CAD and scene scripts:
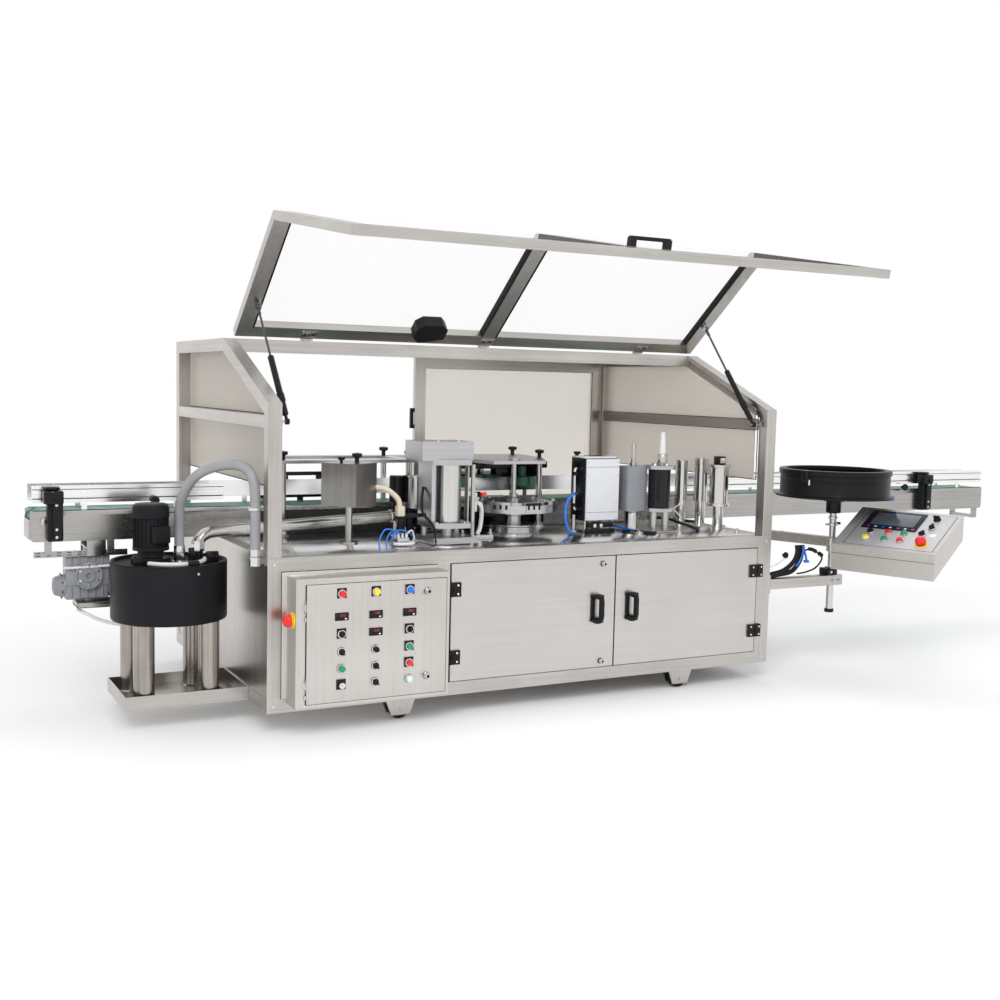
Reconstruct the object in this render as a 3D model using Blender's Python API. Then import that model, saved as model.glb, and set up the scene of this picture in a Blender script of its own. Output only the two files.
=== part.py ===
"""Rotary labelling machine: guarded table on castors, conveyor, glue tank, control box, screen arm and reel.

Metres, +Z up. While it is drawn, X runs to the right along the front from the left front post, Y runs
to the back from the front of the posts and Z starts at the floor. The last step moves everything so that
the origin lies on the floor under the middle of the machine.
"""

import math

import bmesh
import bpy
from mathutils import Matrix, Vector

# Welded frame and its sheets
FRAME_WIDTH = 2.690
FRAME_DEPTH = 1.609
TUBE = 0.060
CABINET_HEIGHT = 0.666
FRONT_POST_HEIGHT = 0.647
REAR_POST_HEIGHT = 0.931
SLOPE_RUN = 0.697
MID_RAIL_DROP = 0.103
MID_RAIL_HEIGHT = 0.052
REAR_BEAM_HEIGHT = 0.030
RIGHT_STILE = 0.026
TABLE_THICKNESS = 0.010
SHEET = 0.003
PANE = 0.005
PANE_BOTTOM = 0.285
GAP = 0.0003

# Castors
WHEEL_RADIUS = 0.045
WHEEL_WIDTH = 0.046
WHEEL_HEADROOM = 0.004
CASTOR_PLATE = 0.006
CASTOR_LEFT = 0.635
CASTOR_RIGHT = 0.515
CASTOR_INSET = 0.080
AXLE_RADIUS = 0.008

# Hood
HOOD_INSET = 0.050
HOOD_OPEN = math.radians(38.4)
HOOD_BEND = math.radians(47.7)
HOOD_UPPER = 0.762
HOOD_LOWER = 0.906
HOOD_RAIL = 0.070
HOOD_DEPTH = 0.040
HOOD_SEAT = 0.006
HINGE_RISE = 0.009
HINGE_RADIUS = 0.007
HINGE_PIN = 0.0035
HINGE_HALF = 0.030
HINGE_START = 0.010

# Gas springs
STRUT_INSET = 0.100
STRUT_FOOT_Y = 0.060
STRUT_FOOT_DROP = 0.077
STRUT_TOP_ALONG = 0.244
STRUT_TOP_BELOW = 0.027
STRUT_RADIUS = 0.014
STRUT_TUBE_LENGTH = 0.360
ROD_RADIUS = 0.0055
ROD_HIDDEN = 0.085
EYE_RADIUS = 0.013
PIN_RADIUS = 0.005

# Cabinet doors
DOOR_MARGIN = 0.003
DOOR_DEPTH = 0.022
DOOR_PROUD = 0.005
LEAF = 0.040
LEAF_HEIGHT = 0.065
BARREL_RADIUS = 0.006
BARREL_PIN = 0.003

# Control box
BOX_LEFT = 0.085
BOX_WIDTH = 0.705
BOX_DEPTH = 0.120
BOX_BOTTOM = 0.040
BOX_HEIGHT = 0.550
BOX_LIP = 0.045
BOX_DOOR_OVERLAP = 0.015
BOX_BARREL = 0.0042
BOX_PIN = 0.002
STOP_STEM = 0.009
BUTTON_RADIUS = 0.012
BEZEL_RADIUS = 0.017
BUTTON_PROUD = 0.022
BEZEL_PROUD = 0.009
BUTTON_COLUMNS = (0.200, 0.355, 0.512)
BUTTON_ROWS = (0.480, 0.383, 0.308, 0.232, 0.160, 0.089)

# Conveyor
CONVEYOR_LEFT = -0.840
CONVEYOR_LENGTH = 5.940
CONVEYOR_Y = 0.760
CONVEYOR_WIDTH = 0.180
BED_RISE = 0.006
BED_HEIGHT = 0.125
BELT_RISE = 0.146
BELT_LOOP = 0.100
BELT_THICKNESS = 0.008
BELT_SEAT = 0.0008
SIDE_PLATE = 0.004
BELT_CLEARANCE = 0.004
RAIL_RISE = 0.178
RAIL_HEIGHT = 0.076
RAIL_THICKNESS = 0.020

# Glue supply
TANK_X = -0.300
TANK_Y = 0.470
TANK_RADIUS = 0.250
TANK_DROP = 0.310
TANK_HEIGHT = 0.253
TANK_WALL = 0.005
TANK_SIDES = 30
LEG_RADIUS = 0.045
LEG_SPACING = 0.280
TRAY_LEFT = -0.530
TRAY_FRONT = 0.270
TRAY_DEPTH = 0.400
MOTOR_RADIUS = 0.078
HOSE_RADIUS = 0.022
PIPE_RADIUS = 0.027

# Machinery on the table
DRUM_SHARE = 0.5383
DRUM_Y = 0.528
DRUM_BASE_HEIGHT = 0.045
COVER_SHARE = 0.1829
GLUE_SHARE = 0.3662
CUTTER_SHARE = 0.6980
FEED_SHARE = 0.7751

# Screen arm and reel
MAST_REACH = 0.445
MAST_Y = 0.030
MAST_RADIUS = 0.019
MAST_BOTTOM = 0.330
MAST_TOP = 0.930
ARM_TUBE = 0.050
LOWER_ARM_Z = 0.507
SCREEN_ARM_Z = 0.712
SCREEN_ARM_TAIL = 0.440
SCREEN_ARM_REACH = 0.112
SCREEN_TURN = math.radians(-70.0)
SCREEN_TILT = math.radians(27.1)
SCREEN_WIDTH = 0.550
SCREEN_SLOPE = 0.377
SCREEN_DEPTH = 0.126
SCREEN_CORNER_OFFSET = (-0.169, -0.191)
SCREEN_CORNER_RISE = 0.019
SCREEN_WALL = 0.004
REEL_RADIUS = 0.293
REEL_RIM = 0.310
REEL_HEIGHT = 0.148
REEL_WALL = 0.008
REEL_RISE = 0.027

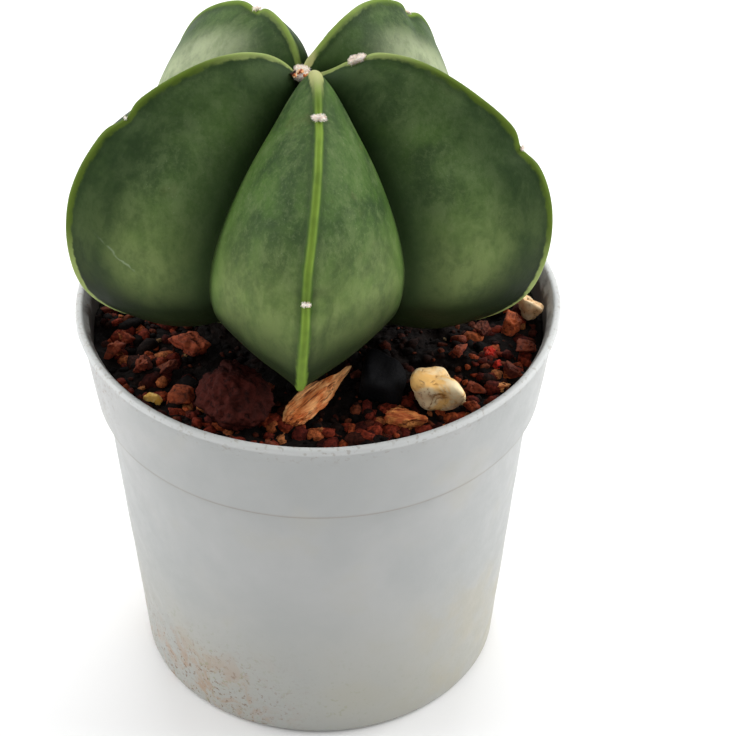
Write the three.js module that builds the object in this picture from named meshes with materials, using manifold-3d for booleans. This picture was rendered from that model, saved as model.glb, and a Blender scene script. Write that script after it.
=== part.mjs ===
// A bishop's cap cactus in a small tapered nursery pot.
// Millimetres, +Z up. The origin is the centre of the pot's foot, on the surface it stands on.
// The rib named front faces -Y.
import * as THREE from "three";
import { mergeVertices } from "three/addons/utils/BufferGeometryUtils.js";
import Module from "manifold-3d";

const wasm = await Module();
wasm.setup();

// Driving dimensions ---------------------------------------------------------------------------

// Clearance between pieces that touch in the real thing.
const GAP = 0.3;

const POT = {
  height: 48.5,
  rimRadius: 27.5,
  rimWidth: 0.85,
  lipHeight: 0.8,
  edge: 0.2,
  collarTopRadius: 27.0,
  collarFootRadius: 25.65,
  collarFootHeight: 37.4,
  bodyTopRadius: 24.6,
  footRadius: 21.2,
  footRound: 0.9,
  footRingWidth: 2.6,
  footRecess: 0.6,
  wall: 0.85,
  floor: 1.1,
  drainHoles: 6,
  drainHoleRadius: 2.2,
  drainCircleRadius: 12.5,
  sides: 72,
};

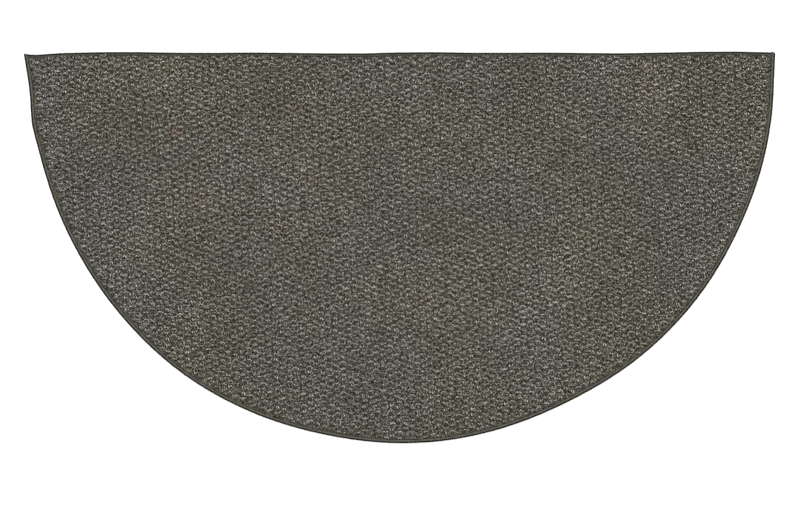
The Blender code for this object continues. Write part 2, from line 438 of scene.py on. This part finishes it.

Short task:
Everything from the first line of the data through the line containing "arm and reel." should be echoed exactly. Add nothing.

Worked answer:
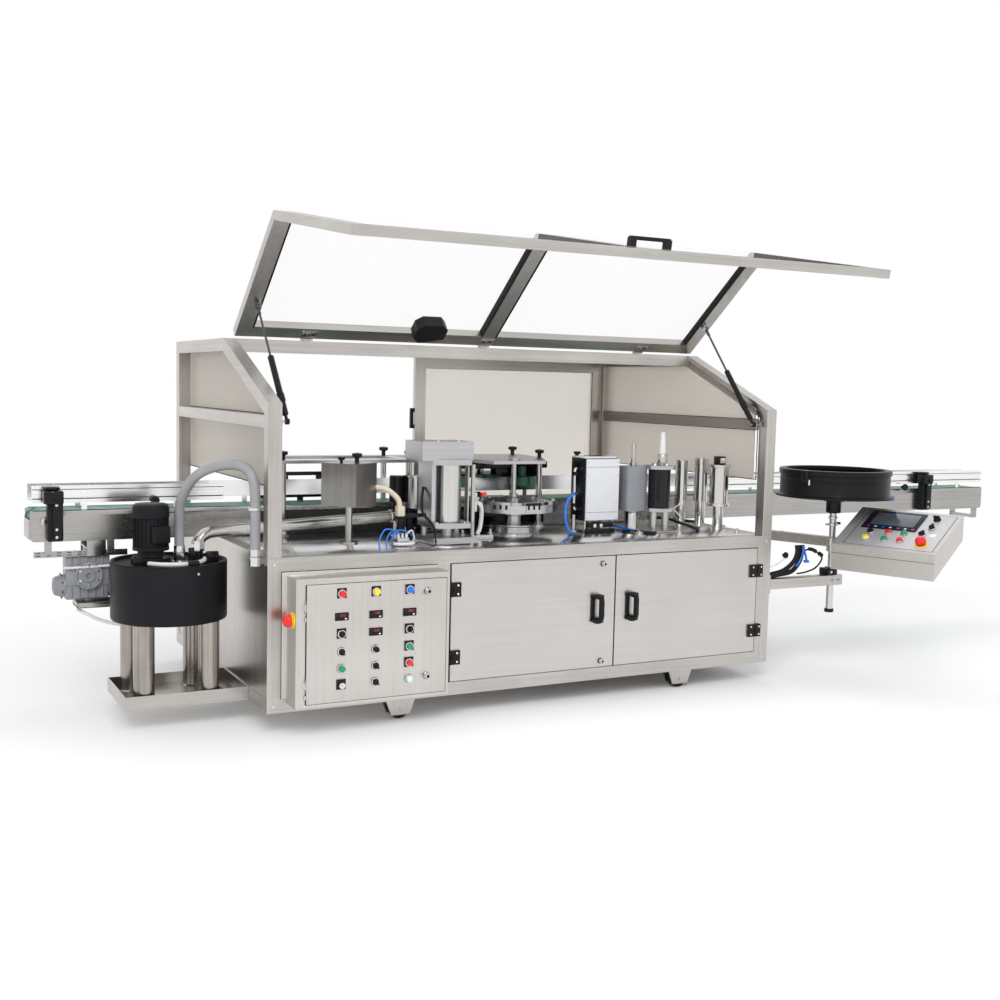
Reconstruct the object in this render as a 3D model using Blender's Python API. Then import that model, saved as model.glb, and set up the scene of this picture in a Blender script of its own. Output only the two files.
=== part.py ===
"""Rotary labelling machine: guarded table on castors, conveyor, glue tank, control box, screen arm and reel.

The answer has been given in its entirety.